Korban pelecehan seksual sudah seharusnya direhabilitasi, minimal dilakukan selama satu tahun. Disamping rehabilitasi, juga perlu pendampingan psikolog, minimal hingga usianya mencapai 18 tahun.

Guru Besar Kriminologi Universitas Indonesia (UI), Prof.Dr. Tb. Ronny Rahman Nitibaskara, pengakuan pelaku kekerasan seksual pernah menjadi korban kekerasan serupa hanya sebuah alasan.

“Jika baru dicabuli satu kali, pasti dia ketakutan dan merasakan sakit luar biasa. Makanya itu hanya alasan saja.

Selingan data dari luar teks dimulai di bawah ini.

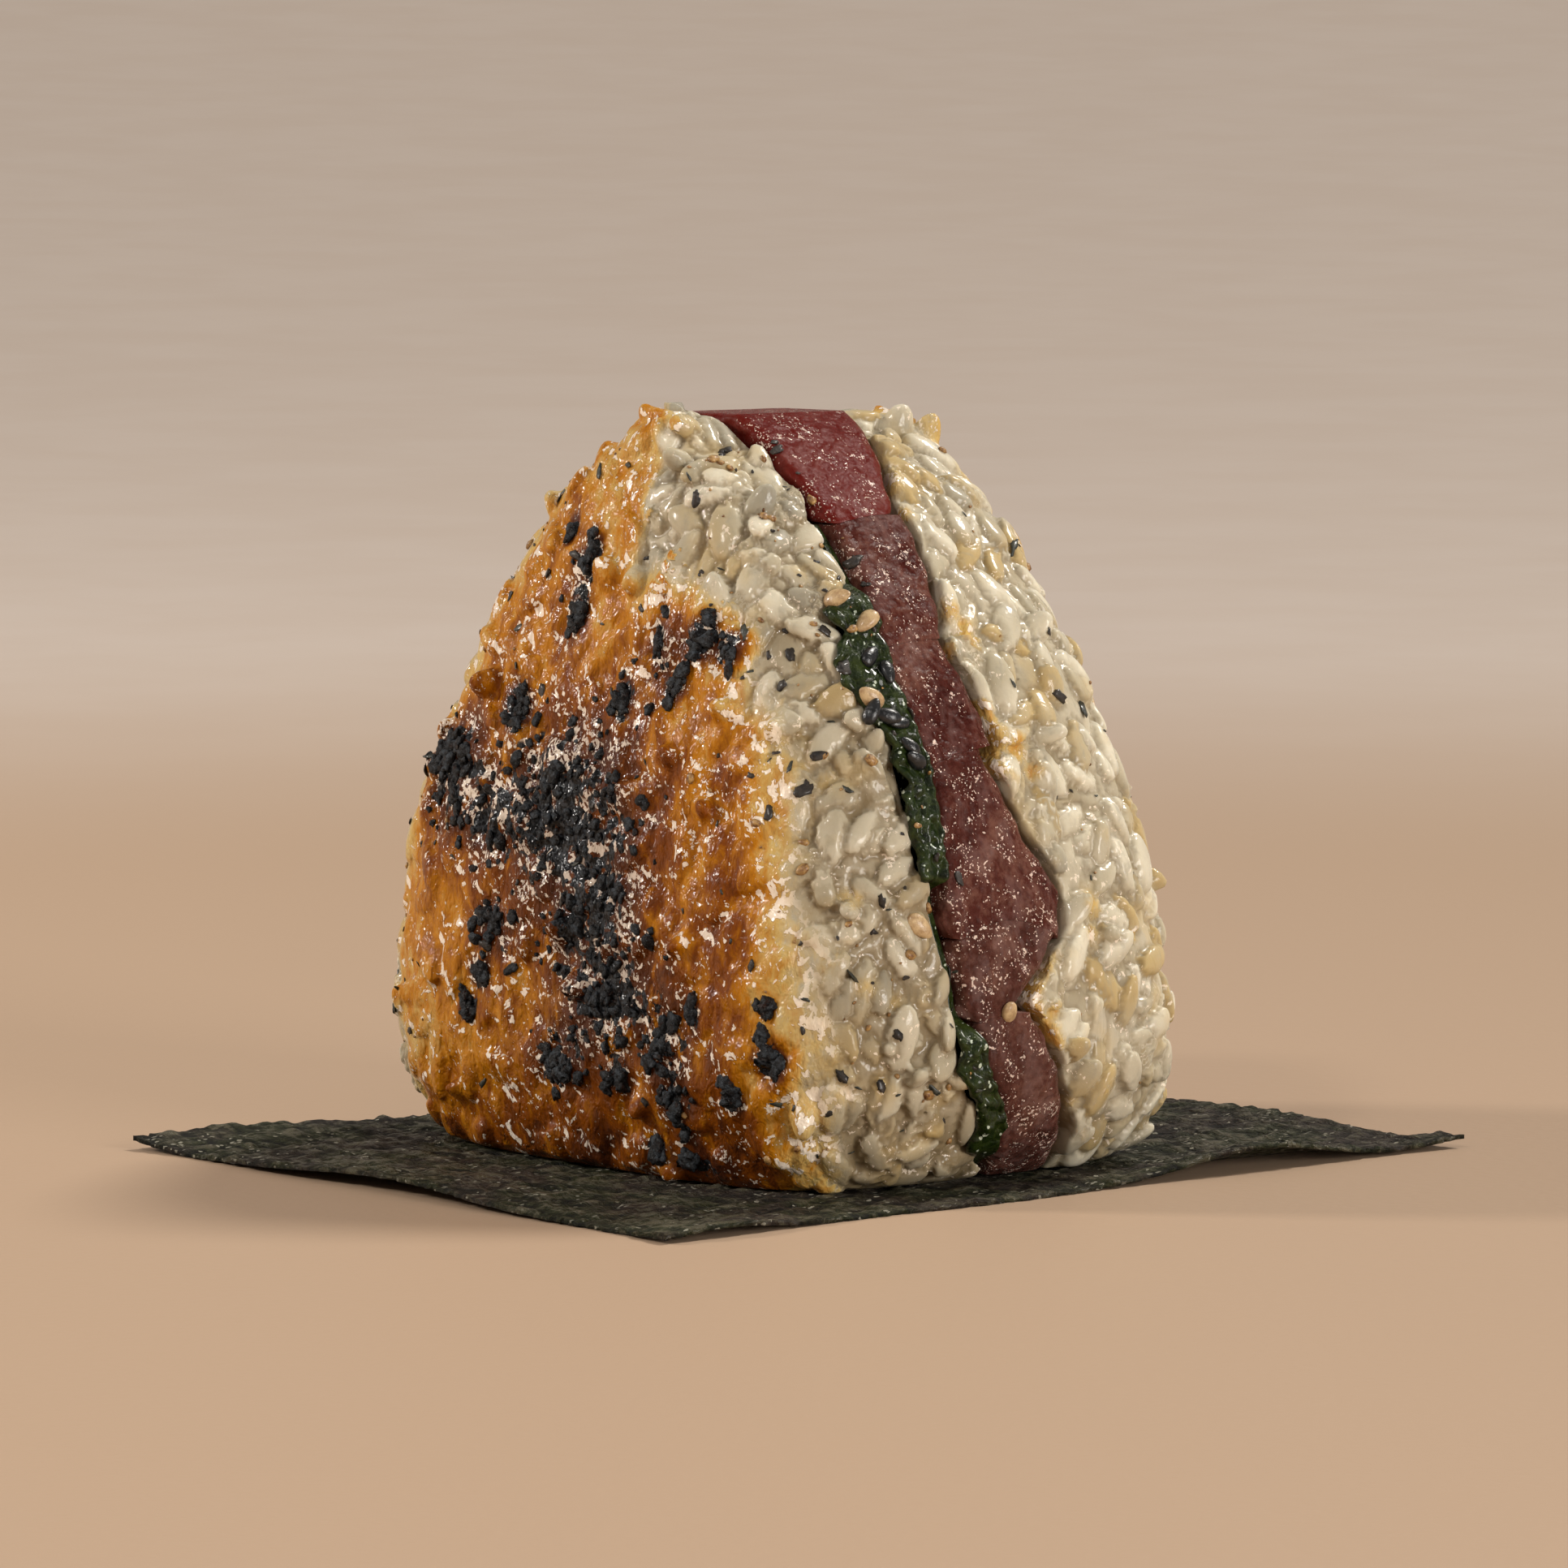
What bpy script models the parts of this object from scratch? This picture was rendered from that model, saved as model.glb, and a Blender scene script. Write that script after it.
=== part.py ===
"""Grilled tuna onigiri: a rounded triangular rice ball on a sheet of nori.

Two halves of packed rice hold six slices of tuna and a wrinkled green leaf between them, and the layers
show down both narrow sides. +X runs along the triangle's base, -Y is the grilled face, and the origin is
the middle of the nori's underside. Lengths are metres.
"""

import math
import random

import bmesh
import bpy
from mathutils import Matrix, Vector, noise

MM = 0.001
GAP = 0.3 * MM

# Rice ball, measured over its grains
BALL_HEIGHT = 78.0 * MM
BALL_HALF_WIDTH = 41.4 * MM
BALL_HALF_DEPTH = 28.0 * MM
BASE_HALF_WIDTH = 33.0 * MM
BASE_HALF_DEPTH = 25.0 * MM
RIDGE_HALF_DEPTH = 16.0 * MM
WIDEST_HEIGHT = 14.0 * MM
SQUARENESS = 4.0
BALL_RINGS = 15
BALL_SEGMENTS = 36
BALL_SHIFT = (0.3 * MM, -3.2 * MM)
UNEVEN_DEPTH = 0.8 * MM
UNEVEN_LENGTH = 19.0 * MM
PRESSED_DEPTH = 0.6 * MM
PRESSED_LENGTH = 6.5 * MM

# Rice grains, and what is stuck to them
GRAIN_LENGTH = 6.8 * MM
GRAIN_WIDTH = 3.6 * MM
GRAIN_RISE = 1.9 * MM
CORE_INSET_SIDE = 1.5 * MM
CORE_INSET_FACE = 0.3 * MM
GRAIN_SPACING = 5.2 * MM
CHAR_RISE = 1.2 * MM
CHAR_DEPTH = 3.0 * MM
CHAR_LENGTH = 5.2 * MM
CHAR_SPACING = 7.5 * MM
CHAR_COUNTS = {-1: 22, 1: 10}
SEED_LENGTH = 3.1 * MM
SEED_WIDTH = 1.9 * MM

# Sesame seeds: side of the ball, depth y and height
FRONT_SEEDS = ((1, -16.0, 57.5), (1, -13.5, 61.0), (1, -14.5, 26.0), (-1, -15.0, 46.0), (-1, -16.0, 20.0))
BACK_SEEDS = ((1, 12.0, 34.0), (-1, 12.0, 52.0))

# The seam between the halves: height, depth y of the tuna's front, room for the leaf before it
SEAM = (
    (0.0, -0.3, 1.5),
    (5.0, -2.6, 3.0),
    (14.0, -6.9, 3.0),
    (19.0, -8.9, 1.5),
    (29.0, -10.2, 1.5),
    (33.0, -9.2, 3.2),
    (44.0, -8.8, 3.2),
    (52.0, -9.4, 4.2),
    (57.0, -8.9, 3.6),
    (61.0, -8.2, 1.5),
    (66.0, -8.4, 1.4),
    (69.0, -9.0, 0.3),
    (78.0, -9.6, 0.3),
)
LEAF_THICKNESS = 0.6 * MM
LEAF_TOP = 66.0 * MM
LEAF_ROWS = 27
LEAF_COLUMNS = 8
LEAF_PROUD = 0.7 * MM
LEAF_SUNK = -1.6 * MM
LEAF_WRINKLE = 7.6 * MM

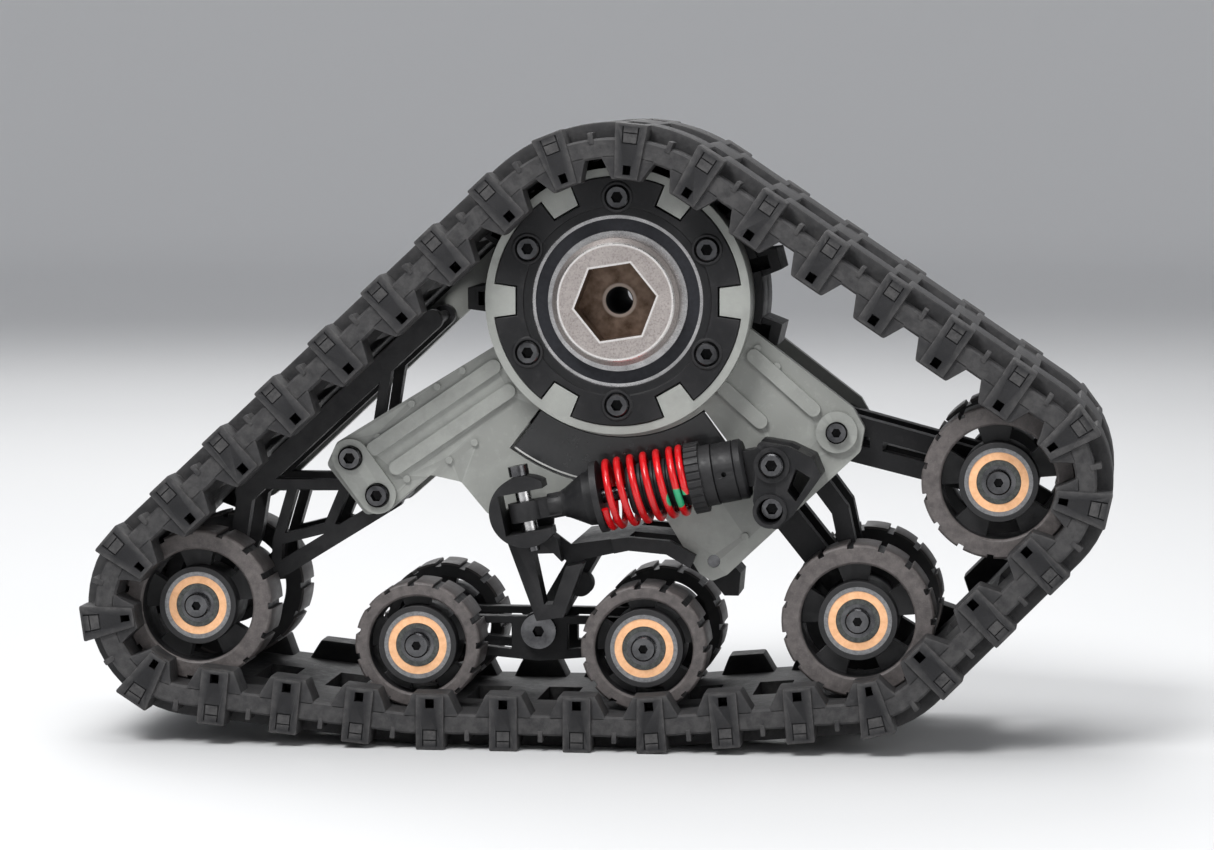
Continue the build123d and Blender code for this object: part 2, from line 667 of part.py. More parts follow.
ARCH = [(-12.0, -58.2), (2.0, -56.2), (12.0, -57.0), (18.0, -60.4), (16.6, -63.4), (11.0, -60.2),
        (2.0, -59.4), (-9.0, -61.8)]
HEEL = [(12.0, -57.0), (20.0, -57.6), (27.5, -66.0), (27.0, -71.4), (23.6, -71.4), (20.5, -67.6),
        (14.0, -64.2)]
HORN = [(-27.0, -55.6), (-16.0, -55.2), (-12.0, -58.2), (-8.4, -62.4), (-13.0, -75.0), (-19.4, -76.0)]
HORN_WINDOW = [(-20.2, -60.0), (-15.4, -59.8), (-12.4, -62.8), (-15.6, -72.0), (-17.6, -72.0)]
HORN_NECK = [(-27.0, -55.6), (-16.0, -55.2), (-16.0, -50.0), (-28.4, -50.0)]
SHOULDER = [(-12.0, -58.2), (2.0, -56.2), (2.0, -59.4), (-9.0, -61.8)]
WEB_Y = (18.0, 21.0)  # faces of the arm's outer webs
HORN_Y = 25.0
HOOK_Y = (-31.6, -22.8)
HOOK_R = 8.4
HOOK_BORE_R = 4.8
PIN_R = 2.0  # arm's pivot pin
ROCK_PIN_R = 2.5  # bogie's pivot pin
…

Kecuali, jika sudah pernah berkali-kali kemungkinan besar dia ingin balas dendam,” paparnya.

Sedikitnya, terdapat tiga faktor tindak kekerasan seksual terhadap anak bisa terjadi. Pertama, pelaku menderita penyimpangan seksual (pedofilia), bahkan ada yang melakukan mutilasi. Kedua, pelaku penderita psikopat, sehingga sulit disembuhkan dan tidak akan pernah menyesali perbuatannya. Ketiga, pelaku sedang melakukan ritual ilmu hitam dengan syarat harus melakukan hubungan seks dengan anak di bawah umur.

“Dari ketiga faktor ini, masalah utama adalah lemahnya perlindungan terhadap anak baik dari orangtua, keluarga, lingkungan, dan terakhir adalah pemerintah,” Guru Besar Kriminologi Universitas Indonesia (UI), Prof.Dr. Tb. Ronny Rahman Nitibaskara ini.